Je suis camerounais. Pendant plus de huit ans, j’ai vécu au Bénin où j’ai fait mes études secondaires. Comme dans la plupart des pays africains, la vie est dure pour tout le monde et surtout pour la jeunesse béninoise. Pour se nourrir et avoir une vie aisée, elle était obligée d’avoir recours à l’arnaque. Ce n’était pas sans conséquences, mais on était sûrs de se faire de l’argent.

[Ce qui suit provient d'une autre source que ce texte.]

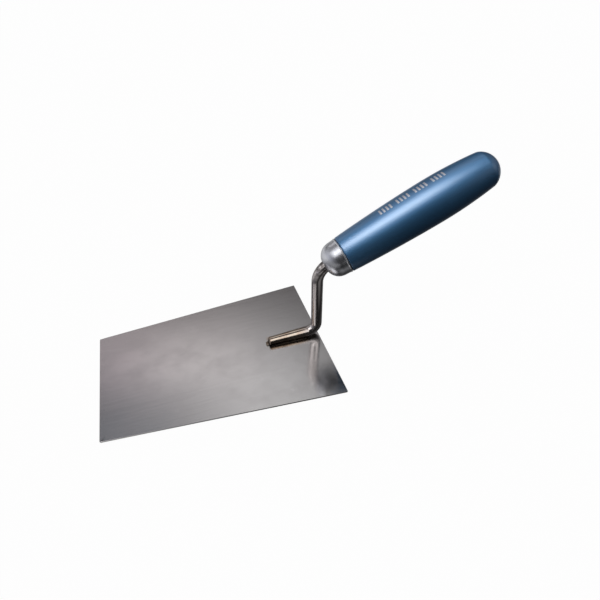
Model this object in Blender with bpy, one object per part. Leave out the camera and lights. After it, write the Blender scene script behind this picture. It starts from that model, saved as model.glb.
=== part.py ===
"""Hand trowel: flat steel blade, bent steel neck, weld fillets, domed ferrule and turned handle.

Lengths are in metres and +Z is up. The blade lies flat with the centre of its underside at the
origin and its narrow front edge towards -X. The neck rises at the wide rear edge, and the handle
climbs towards +X. Everything is symmetric about the plane y = 0.
"""

import math

import bmesh
import bpy
from mathutils import Matrix, Vector

MM = 0.001
GAP = 0.3 * MM  # clearance between pieces that touch on the real tool

# Blade: a ground sheet, wider at the back
BLADE_LENGTH = 180 * MM
BLADE_FRONT_WIDTH = 100 * MM
BLADE_REAR_WIDTH = 132 * MM
BLADE_THICKNESS = 1.2 * MM
BLADE_CORNER_RADIUS = 0.8 * MM
BLADE_CORNER_STEPS = 4
BLADE_EDGE_BEVEL = 0.12 * MM

# Handle line: where the ferrule meets the wood, and how steeply the handle climbs
HANDLE_JOIN = Vector((107.2 * MM, 0, 80.8 * MM))
HANDLE_PITCH = math.radians(26.1)

# Neck: one rod with a tapered foot, a heel bend, a riser, a crook bend and a tapered tang
NECK_RADIUS = 4.6 * MM
FOOT_TIP_RADIUS = 3.5 * MM
FOOT_TIP_X = 44.8 * MM
FOOT_SEAT = 0.85  # height of the foot's centre line above its flat seat, in radii
FOOT_TIP_SLOPE = 0.35  # how far the tip's end face leans back, per unit of height
FOOT_TIP_ROUND = 0.6 * MM
FOOT_TIP_RINGS = 3  # the rings that round the tip, which all lean back together
HEEL_X = 88.5 * MM
HEEL_BEND_RADIUS = 9 * MM
HEEL_STEPS = 12
CROOK_X = 86.7 * MM
CROOK_BEND_RADIUS = 17 * MM
CROOK_STEPS = 12
TANG_SHOULDER = -8 * MM  # stations along the handle line, measured from HANDLE_JOIN
TANG_SQUARE_FROM = 4 * MM
TANG_END = 72 * MM
TANG_END_RADIUS = 2.4 * MM
TANG_POINT = 3 * MM
ROUND_POWER = 2  # power of the section's outline where it is round, and where it is square
SQUARE_POWER = 5
NECK_SIDES = 32

# Weld fillets between the foot and the blade
WELD_LOW_ANGLE = math.radians(44)  # round the foot, measured up from straight down
WELD_HIGH_ANGLE = math.radians(68)
WELD_ARC_STEPS = 4
WELD_REACH = 1.0 * MM
WELD_LIP = 0.12 * MM
WELD_SAG = 0.18  # how far the bead's outer face is hollowed, per unit of its length
WELD_FACE_STEPS = 4
WELD_START_X = 47.0 * MM
WELD_END_X = 78 * MM
WELD_STATIONS = 12
TOE_WELD_LENGTH = 1.4 * MM
TOE_WELD_HEIGHT = 1.5 * MM
TOE_WELD_HALF_WIDTH = 2.2 * MM
TOE_WELD_STEPS = 8
TOE_WELD_TAPER = 0.6  # how much thinner the bead gets towards its two ends
TOE_WELD_HOLLOW = 0.42  # height of the middle of its outer face, per unit of its height

# Ferrule: a thin drawn cap, domed in front, with a rolled bead at the rear
FERRULE_WALL = 0.9 * MM
DOME_CENTRE = -4.5 * MM
DOME_LENGTH = 12.6 * MM
DOME_RADIUS = 14.0 * MM
DOME_POWER = 2.2
DOME_STEPS = 12
FERRULE_REAR_RADIUS = 14.25 * MM
BEAD_RADIUS = 0.65 * MM
BEAD_START = math.radians(30)
BEAD_STEPS = 7

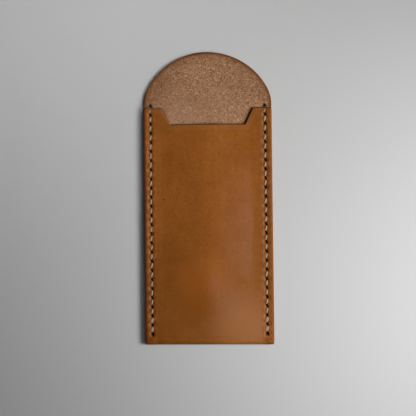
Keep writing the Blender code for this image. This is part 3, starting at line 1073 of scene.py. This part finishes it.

J’ai commencé à 18 ans, influencé par des amis. Des jeunes gens comme moi qui, à 16-17 ans, roulaient déjà dans de belles voitures Mercedes, Range Rover, Bentley… À force de vivre dans ce genre de milieu, j’ai été très vite embarqué. Je voulais aussi avoir cette vie, parce que j’étais triste. À l’école, ça n’allait pas vraiment. Ça affectait ma mère qui, comme tous les bons parents, voulait que son fils aille loin dans ses études.

Les mettre en confiance

L’arnaque la plus courante à l’époque, c’était celle-ci : une fois que la confiance était établie avec la victime, je lui faisais croire qu’à la suite d’un procès contre mon ancien époux, j’étais obligé de lui verser une somme de 700 000 euros pour une affaire X et que j’avais tout perdu. C’était accompagné d’une preuve, des documents « du tribunal » fabriqués en fait par nous-mêmes.

Habituellement, les victimes nous demandaient si elles pouvaient faire quelque chose pour m’aider. Alors, je leur faisais savoir que j’allais essayer de relancer mon entreprise, mais qu’il me fallait juste une somme X pour repartir. Souvent, le transfert d’argent arrivait presque automatiquement.

Un paradis bourré de riches

En une année, je pouvais me faire 3 ou 4 millions de francs CFA. Le « coup » qui m’a le plus marqué, c’était avec une dame de 60 ans qui était financièrement stable et que j’avais rencontrée sur Tinder. Elle ne savait pas trop ce qu’était l’arnaque alors j’en ai bien profité, au point de me faire 2 millions de francs CFA en un mois.

Mais bon, tout ça est maintenant derrière moi. Je n’avais vraiment pas le choix à l’époque et je ne me rendais pas compte du mal que j’infligeais aux personnes victimes. C’est au fil du temps, une fois ici en France, que je me rends compte que les gens travaillent vraiment dur pour s’en sortir et que c’est tout sauf un paradis bourré de riches comme on le pensait. Je regrette, mais rien ne pourra effacer cette partie de ma vie.